Swedish ice hockey player (1929–1997)

Gösta Rudolf Torsten "Lill-Lulle" Johansson (2 March 1929 – 10 April 1997) was a Swedish ice hockey player. Johansson played for IK Göta, Djurgårdens IF, KTSV Preussen Krefeld, Västerås IK, and Hammarby IF.

==Biography==
Johansson was born in Stockholm to ice hockey player Gustaf Johansson.

In 1953 Johansson became world champion with the Swedish team. He was named one of the best players of 1949–1955 among Sven Tumba, Roland Stoltz and Lasse Björn. He was 32nd recipient of the Stor Grabb, an honorary award within Swedish sports. In 1952 Johansson finished third with the Swedish team in the Winter Olympics ice hockey tournament. He also won silver in 1951 and bronze in 1954 in the World Ice Hockey Championships. As a player of Djurgårdens IF, Johansson was Swedish champion a total of seven times.
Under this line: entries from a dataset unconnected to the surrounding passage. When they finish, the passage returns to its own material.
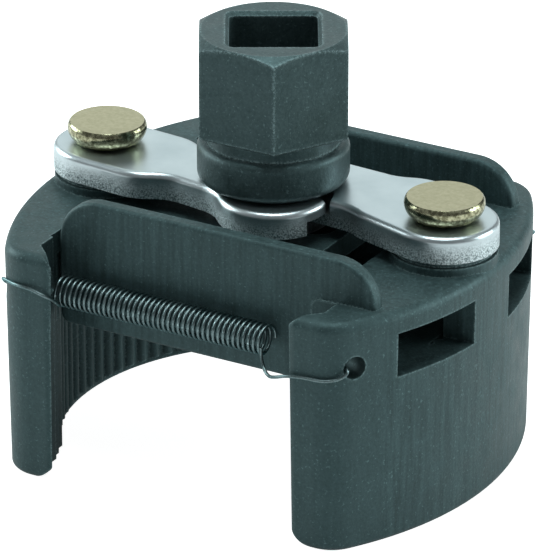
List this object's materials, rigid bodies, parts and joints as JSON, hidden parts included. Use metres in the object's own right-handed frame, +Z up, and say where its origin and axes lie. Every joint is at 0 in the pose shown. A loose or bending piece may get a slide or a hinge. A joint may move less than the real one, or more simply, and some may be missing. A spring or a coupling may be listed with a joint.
{
  "type": "oil filter wrench",
  "caption": "Two-jaw adjustable oil filter wrench: curved ribbed jaws on a sliding rail, pulled in by two links from a square socket with an outer hexagon.",
  "frame": {"origin": "on the drive axis, at the level of the jaws' lower edges, with the jaws closed", "axes": "+Z up along the drive axis to the square socket, +X towards the jaw that carries the side rails"},
  "size_m": [0.0734, 0.0622, 0.0655],
  "materials": {
    "jaw_casting": "grey-green phosphate coat, fine grain",
    "dark_steel": "dark phosphated steel, worn bright at edges",
    "bright_plate": "bright zinc plate over stamped steel",
    "yellow_plate": "pale yellow passivated zinc plate, satin",
    "spring_wire": "oiled spring wire",
    "plain_steel": "turned and ground steel, lightly oiled"
  },
  "bodies": {
    "right_jaw": {"jaw_right": "jaw_casting", "rivet_right": "yellow_plate", "pivot_washer_right": "dark_steel"},
    "left_jaw": {"jaw_left": "jaw_casting", "rivet_left": "yellow_plate", "pivot_washer_left": "dark_steel", "spring_front": "spring_wire", "spring_rear": "spring_wire"},
    "carrier": {"slide_block": "plain_steel"},
    "drive": {"drive_socket": "dark_steel", "crank_pin_front": "plain_steel", "crank_pin_rear": "plain_steel", "crank_disc": "plain_steel", "spindle_washer": "plain_steel", "retaining_ring": "plain_steel"},
    "left_link": {"link_left": "bright_plate"},
    "right_link": {"link_right": "bright_plate"}
  },
  "joints": [
    {"name": "jaw_slide", "type": "slide", "parent": "right_jaw", "child": "left_jaw", "axis": [-1, 0, 0], "range_m": [0, 0.0147], "stiffness_N_per_m": 540, "springref_m": -0.01, "deforming": ["spring_front", "spring_rear"]},
    {"name": "carrier_slide", "type": "slide", "parent": "right_jaw", "child": "carrier", "axis": [-1, 0, 0], "range_m": [0, 0.00735]},
    {"name": "drive_turn", "type": "hinge", "parent": "carrier", "child": "drive", "pos_m": [0, 0, 0.03], "axis": [0, 0, -1], "range_deg": [0, 90]},
    {"name": "left_link_swing", "type": "hinge", "parent": "left_jaw", "child": "left_link", "pos_m": [-0.0284, 0, 0.04], "axis": [0, 0, 1], "range_deg": [0, 2]},
    {"name": "right_link_swing", "type": "hinge", "parent": "right_jaw", "child": "right_link", "pos_m": [0.0284, 0, 0.04], "axis": [0, 0, 1], "range_deg": [0, 2]}
  ],
  "couplings": [
    {"joint": "drive_turn", "follows": "jaw_slide", "rad_per_m": 106.8},
    {"joint": "carrier_slide", "follows": "jaw_slide", "ratio": 0.5},
    {"joint": "left_link_swing", "follows": "jaw_slide", "rad_per_m": 2.22},
    {"joint": "right_link_swing", "follows": "jaw_slide", "rad_per_m": 2.22}
  ]
}
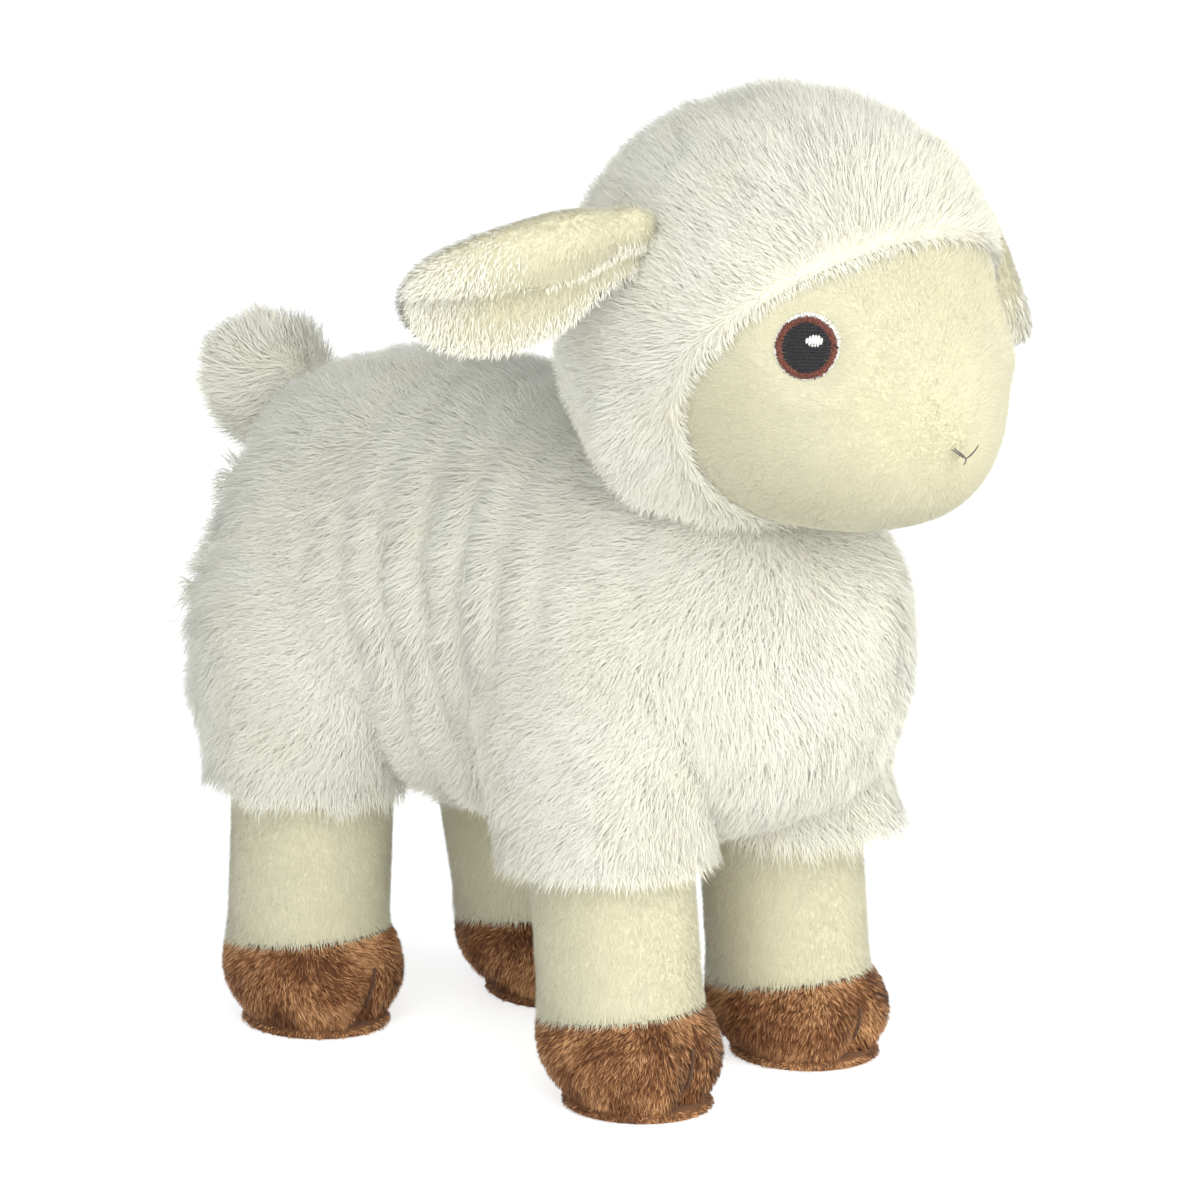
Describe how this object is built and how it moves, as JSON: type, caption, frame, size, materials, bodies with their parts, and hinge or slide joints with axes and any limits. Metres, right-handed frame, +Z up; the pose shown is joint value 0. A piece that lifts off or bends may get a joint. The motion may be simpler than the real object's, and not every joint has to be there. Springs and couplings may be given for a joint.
{
  "type": "stuffed toy sheep",
  "caption": "Standing stuffed toy sheep in long fleece, with a head that turns and nods, swinging legs, bending ears and a tail that wags.",
  "frame": {"origin": "centre of the footprint of the whole part's box, at the level of the soles", "axes": "+Z up, the sheep faces -Y, and its left side is at +X"},
  "size_m": [0.1864, 0.2384, 0.2334],
  "materials": {
    "fleece": "long cream fleece",
    "short_pile": "short pale butter pile",
    "hoof_pile": "short brown pile",
    "stuffing": "loose white fibre",
    "pellet_cloth": "plain woven bag with pellets",
    "white_thread": "satin thread",
    "brown_thread": "satin thread",
    "black_thread": "satin thread",
    "grey_thread": "thread"
  },
  "bodies": {
    "torso": {"torso_skin": "fleece", "torso_filling": "stuffing", "closing_seam": "white_thread"},
    "neck": {"neck_filling": "stuffing"},
    "head": {"head_hood": "fleece", "face_panel": "short_pile", "head_filling": "stuffing", "nose_stitch": "grey_thread", "right_eye_outline": "white_thread", "right_eye_iris": "brown_thread", "right_eye_pupil": "black_thread", "right_eye_highlight": "white_thread", "left_eye_outline": "white_thread", "left_eye_iris": "brown_thread", "left_eye_pupil": "black_thread", "left_eye_highlight": "white_thread"},
    "right_ear": {"right_ear_back": "short_pile", "right_ear_front": "short_pile", "right_ear_tack": "white_thread"},
    "left_ear": {"left_ear_back": "short_pile", "left_ear_front": "short_pile", "left_ear_tack": "white_thread"},
    "tail": {"tail_skin": "fleece", "tail_filling": "stuffing"},
    "front_right_leg": {"front_right_trouser": "fleece", "front_right_shin": "short_pile", "front_right_hoof": "hoof_pile", "front_right_sole": "hoof_pile", "front_right_leg_filling": "stuffing", "front_right_pellet_bag": "pellet_cloth", "front_right_cleft_stitch": "white_thread"},
    "front_left_leg": {"front_left_trouser": "fleece", "front_left_shin": "short_pile", "front_left_hoof": "hoof_pile", "front_left_sole": "hoof_pile", "front_left_leg_filling": "stuffing", "front_left_pellet_bag": "pellet_cloth", "front_left_cleft_stitch": "white_thread"},
    "hind_right_leg": {"hind_right_trouser": "fleece", "hind_right_shin": "short_pile", "hind_right_hoof": "hoof_pile", "hind_right_sole": "hoof_pile", "hind_right_leg_filling": "stuffing", "hind_right_pellet_bag": "pellet_cloth", "hind_right_cleft_stitch": "white_thread"},
    "hind_left_leg": {"hind_left_trouser": "fleece", "hind_left_shin": "short_pile", "hind_left_hoof": "hoof_pile", "hind_left_sole": "hoof_pile", "hind_left_leg_filling": "stuffing", "hind_left_pellet_bag": "pellet_cloth", "hind_left_cleft_stitch": "white_thread"}
  },
  "joints": [
    {"name": "head_turn", "type": "hinge", "parent": "torso", "child": "neck", "pos_m": [0.01078, -0.03882, 0.136], "axis": [0, 0, 1], "range_deg": [-12, 15], "stiffness_Nm_per_rad": 0.5},
    {"name": "head_nod", "type": "hinge", "parent": "neck", "child": "head", "pos_m": [0.01078, -0.03882, 0.136], "axis": [0.9903, -0.1392, 0], "range_deg": [-4, 10], "stiffness_Nm_per_rad": 0.6, "springref_deg": -1.15},
    {"name": "right_ear_bend", "type": "hinge", "parent": "head", "child": "right_ear", "pos_m": [-0.0428, -0.05547, 0.20909], "axis": [0.1392, 0.9903, 0], "range_deg": [-28, 16], "stiffness_Nm_per_rad": 0.01},
    {"name": "left_ear_bend", "type": "hinge", "parent": "head", "child": "left_ear", "pos_m": [0.05769, -0.0696, 0.2091], "axis": [0.1392, 0.9903, 0], "range_deg": [-32, 2], "stiffness_Nm_per_rad": 0.01},
    {"name": "tail_wag", "type": "hinge", "parent": "torso", "child": "tail", "pos_m": [0.01078, 0.0945, 0.13628], "axis": [0, -0.4945, 0.8692], "range_deg": [-15, 15], "stiffness_Nm_per_rad": 0.005},
    {"name": "front_right_hip", "type": "hinge", "parent": "torso", "child": "front_right_leg", "pos_m": [-0.01672, -0.02456, 0.085], "axis": [1, 0, 0], "range_deg": [-10, 10], "stiffness_Nm_per_rad": 0.3},
    {"name": "front_left_hip", "type": "hinge", "parent": "torso", "child": "front_left_leg", "pos_m": [0.03828, -0.02738, 0.085], "axis": [1, 0, 0], "range_deg": [-10, 10], "stiffness_Nm_per_rad": 0.3},
    {"name": "hind_right_hip", "type": "hinge", "parent": "torso", "child": "hind_right_leg", "pos_m": [-0.01672, 0.0652, 0.085], "axis": [1, 0, 0], "range_deg": [-10, 10], "stiffness_Nm_per_rad": 0.3},
    {"name": "hind_left_hip", "type": "hinge", "parent": "torso", "child": "hind_left_leg", "pos_m": [0.03828, 0.05992, 0.085], "axis": [1, 0, 0], "range_deg": [-10, 10], "stiffness_Nm_per_rad": 0.3}
  ]
}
Johansson was the first Swedish ice hockey player to play professionally. He won the German championship as a player of Krefeld in former Federal Republic of Germany. Besides working as a businessman, Johansson was a successful trainer in Sweden, Switzerland and Italy. He coached the team Bolzano to 3 times championship victory.

He became the second highest ranked Swedish ice hockey professional in Europe. He played in Zurich-Switzerland, and Krefeld in Germany during the 1950–1951 season.

After finishing his active career, Johansson worked as an ice hockey coach. He was also a businessman in Sweden, Switzerland and Italy. Johansson won the Italian championship three times.

==Personal life==
In 1955 he married the German skater Gundi Busch. She was Germany's first World championship in ice skating, which she won in 1954. Later they moved to Stockholm with their son Peter Lulle Johansson. In Stockholm, Gundi worked as ice skating trainer for many years before she died in Chronic obstructive pulmonary disease 2014.

Johansson died from liver cancer at home in Stockholm in 1997.